From SLO County courthouse to Paso Robles fire station, WPA had lasting local legacy
From the repurposed fire station that now serves as the Paso Robles Children’s Museum to the Civic Moderne-style San Luis Obispo County courthouse, buildings constructed by the Works Progress Administration can be seen throughout the Central Coast.
The WPA, a federal New Deal program that employed millions of jobseekers on public works projects in the 1930s and ’40s, was also responsible for many stonework projects in SLO County — from the limestone-lined culverts on the roads between Arroyo Grande and San Luis Obispo to retaining walls around Mission San Luis Obispo de Tolosa made with rocks from Bishop Peak.
When the stock market crashed in 1929, there were few safety nets to help cushion the blow.
Nationally, unemployment rose above 20%. More than 5,000 banks in the United States failed.
President Herbert Hoover’s anemic response to the crisis emboldened extremists who said democracy was a failure.
In Italy and Germany, fascists rose to power, and similar factions tried to make a run in the United States.
The pressure to defend democracy fell to Franklin D. Roosevelt, who was sworn in as president in March 1933.
One of his most ambitious and far-reaching efforts was the creation of the WPA via executive order in May 1935.
The agency operated for eight years, becoming obsolete when labor was needed in industries supporting U.S. military interests in World War II.
The August 9. 1939, Telegram-Tribune reported that 660 men and women were employed locally by the agency.
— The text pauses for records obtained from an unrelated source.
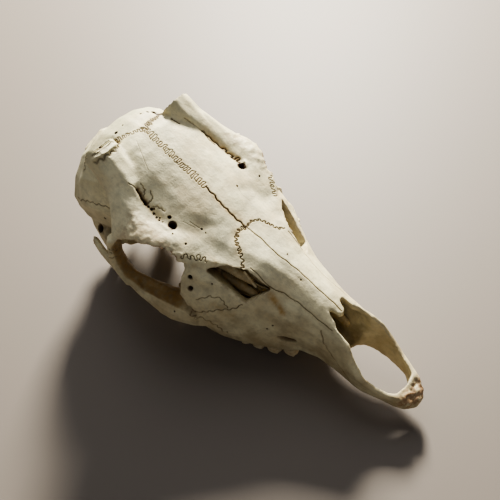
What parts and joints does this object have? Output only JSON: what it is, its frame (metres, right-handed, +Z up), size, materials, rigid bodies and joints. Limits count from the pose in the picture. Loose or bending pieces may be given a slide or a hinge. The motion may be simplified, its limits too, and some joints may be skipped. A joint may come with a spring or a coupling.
{
  "type": "roe deer skull",
  "caption": "Life-size cranium of an adult roe deer buck without its lower jaw, resting on its cheek teeth, with sawn pedicles, open orbits and a broken right zygomatic arch.",
  "frame": {"origin": "on the resting surface, under the middle of the skull's length, in its median plane", "axes": "muzzle towards -Y, the animal's left side towards +X, +Z up from the surface that the cheek teeth rest on"},
  "size_m": [0.0956, 0.2032, 0.0978],
  "materials": {
    "bone": "dry, matt cream bone, greyer on the braincase and browner in the hollows",
    "enamel": "worn cream enamel with brown staining"
  },
  "bodies": {
    "root": {"premaxilla_l": "bone", "premaxilla_r": "bone", "nasal_l": "bone", "nasal_r": "bone", "lacrimal_l": "bone", "lacrimal_r": "bone", "jugal_l": "bone", "jugal_r": "bone", "frontal_l": "bone", "frontal_r": "bone", "maxilla_l": "bone", "maxilla_r": "bone", "temporal_l": "bone", "temporal_r": "bone", "occipital": "bone", "parietal": "bone", "sphenoid": "bone"}
  },
  "joints": []
}
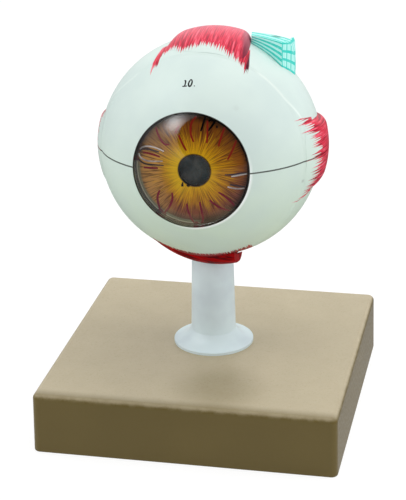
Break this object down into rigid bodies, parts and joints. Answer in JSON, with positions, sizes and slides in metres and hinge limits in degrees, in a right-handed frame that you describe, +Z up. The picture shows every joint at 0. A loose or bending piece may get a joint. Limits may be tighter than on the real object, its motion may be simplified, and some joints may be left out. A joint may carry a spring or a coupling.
{
  "type": "eye anatomy model",
  "caption": "Dissectible eyeball model of nested half shells with lens, vitreous ball, painted iris, clear cornea, eye muscles and nerve stump, on a post and square base.",
  "frame": {"origin": "centre of the base's underside, on the surface it stands on", "axes": "+Z up, the front of the base and the line of sight towards -Y, the nasal side towards +X"},
  "size_m": [0.2014, 0.2014, 0.2605],
  "materials": {
    "base_tan": "matt",
    "post_white": "gloss",
    "insert_brass": "satin",
    "bolt_steel": "satin",
    "sclera_white": "gloss",
    "pin_white": "gloss",
    "muscle_red": "gloss paint",
    "muscle_deep_red": "gloss paint",
    "tendon_teal": "gloss paint",
    "nerve_sheath_white": "gloss",
    "nerve_yellow": "gloss paint",
    "artery_red": "gloss paint",
    "vein_blue": "gloss paint",
    "cornea_clear": "clear, polished",
    "choroid_brown": "matt paint",
    "retina_orange": "matt paint",
    "ciliary_brown": "matt paint",
    "iris_brown": "painted",
    "vitreous_clear": "clear, polished",
    "lens_clear": "clear, polished"
  },
  "bodies": {
    "stand_and_lower_shell": {"base_tray": "base_tan", "stand_post": "post_white", "threaded_insert": "insert_brass", "stand_bolt": "bolt_steel", "stand_washer": "bolt_steel", "sclera_lower": "sclera_white", "locating_pins": "pin_white", "inferior_rectus": "muscle_deep_red", "inferior_oblique": "muscle_deep_red", "medial_rectus_lower": "muscle_red", "lateral_rectus_lower": "muscle_red", "optic_nerve_sheath": "nerve_sheath_white", "optic_nerve_core": "nerve_yellow", "central_retinal_artery": "artery_red", "central_retinal_vein": "vein_blue"},
    "upper_shell": {"sclera_upper": "sclera_white", "cornea": "cornea_clear", "superior_rectus": "muscle_red", "medial_rectus_upper": "muscle_red", "lateral_rectus_upper": "muscle_red", "superior_oblique_tendon": "tendon_teal", "trochlea": "tendon_teal", "superior_oblique": "muscle_red"},
    "upper_choroid": {"choroid_upper": "choroid_brown", "retina_upper": "retina_orange", "ciliary_body_upper": "ciliary_brown", "iris_upper": "iris_brown"},
    "lower_choroid": {"choroid_lower": "choroid_brown", "retina_lower": "retina_orange", "ciliary_body_lower": "ciliary_brown", "iris_lower": "iris_brown"},
    "vitreous": {"vitreous_body": "vitreous_clear"},
    "lens": {"crystalline_lens": "lens_clear"}
  },
  "joints": [
    {"name": "upper_shell_lift", "type": "slide", "parent": "stand_and_lower_shell", "child": "upper_shell", "axis": [0, 0.061, 0.9981], "range_m": [0, 0.3]},
    {"name": "lower_choroid_lift", "type": "slide", "parent": "stand_and_lower_shell", "child": "lower_choroid", "axis": [0, 0.061, 0.9981], "range_m": [0, 0.0721]},
    {"name": "vitreous_lift", "type": "slide", "parent": "stand_and_lower_shell", "child": "vitreous", "axis": [0, 0.061, 0.9981], "range_m": [0, 0.1441]},
    {"name": "upper_choroid_lift", "type": "slide", "parent": "stand_and_lower_shell", "child": "upper_choroid", "axis": [0, 0.061, 0.9981], "range_m": [0, 0.2221]},
    {"name": "lens_draw", "type": "slide", "parent": "vitreous", "child": "lens", "axis": [0, -0.9981, 0.061], "range_m": [0, 0.0136]}
  ],
  "couplings": [
    {"joint": "lower_choroid_lift", "follows": "upper_shell_lift", "ratio": 0.24},
    {"joint": "vitreous_lift", "follows": "upper_shell_lift", "ratio": 0.48},
    {"joint": "upper_choroid_lift", "follows": "upper_shell_lift", "ratio": 0.74},
    {"joint": "lens_draw", "follows": "upper_shell_lift", "ratio": 0.045}
  ]
}
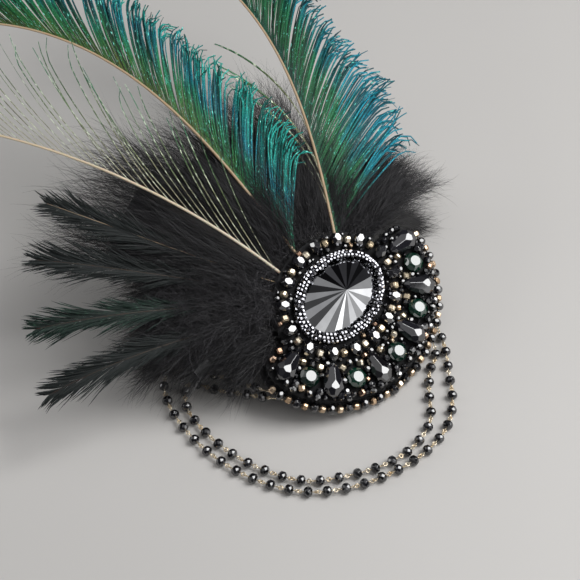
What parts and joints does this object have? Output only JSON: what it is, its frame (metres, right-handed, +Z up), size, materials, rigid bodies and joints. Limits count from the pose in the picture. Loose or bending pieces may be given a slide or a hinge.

According to the 1940 U.S. Census, there were 33,246 residents living in San Luis Obispo County, including children and retired people. That means almost 2% of all county residents were employed by the WPA.
Congress did not want the program to be permanent, so after 18 months of continuous service, workers were furloughed for a minimum of 30 days.
About 135 local men and 20 local women, the latter working on sewing projects, were being let go in SLO County in 1939.
Projects underway in San Luis Obispo that year included a San Luis Obispo city reservoir, streets, sewer, tuberculosis sanitarium and forestry camp, now Cal Fire.
The firehouse in Paso Robles was a project site, along with a cemetery.
So were a public restroom at Avila Beach and improvements at Arroyo Grande High School.
Among the roads constructed by the WPA was Calf Canyon Road, which would become Highway 58. It still has several WPA stone culverts.
At one point that year, the Telegram-Tribune editorialized that the WPA needed to take care to hire diligent workers and not drones.
However, it would be hard to find another federal program with such visible lasting legacy.
Many WPA projects stand today, though some of those old road projects suffered were damaged in recent heavy rains.
San Luis Obispo County public infrastructure suffered more than $43 million in storm damage costs in January.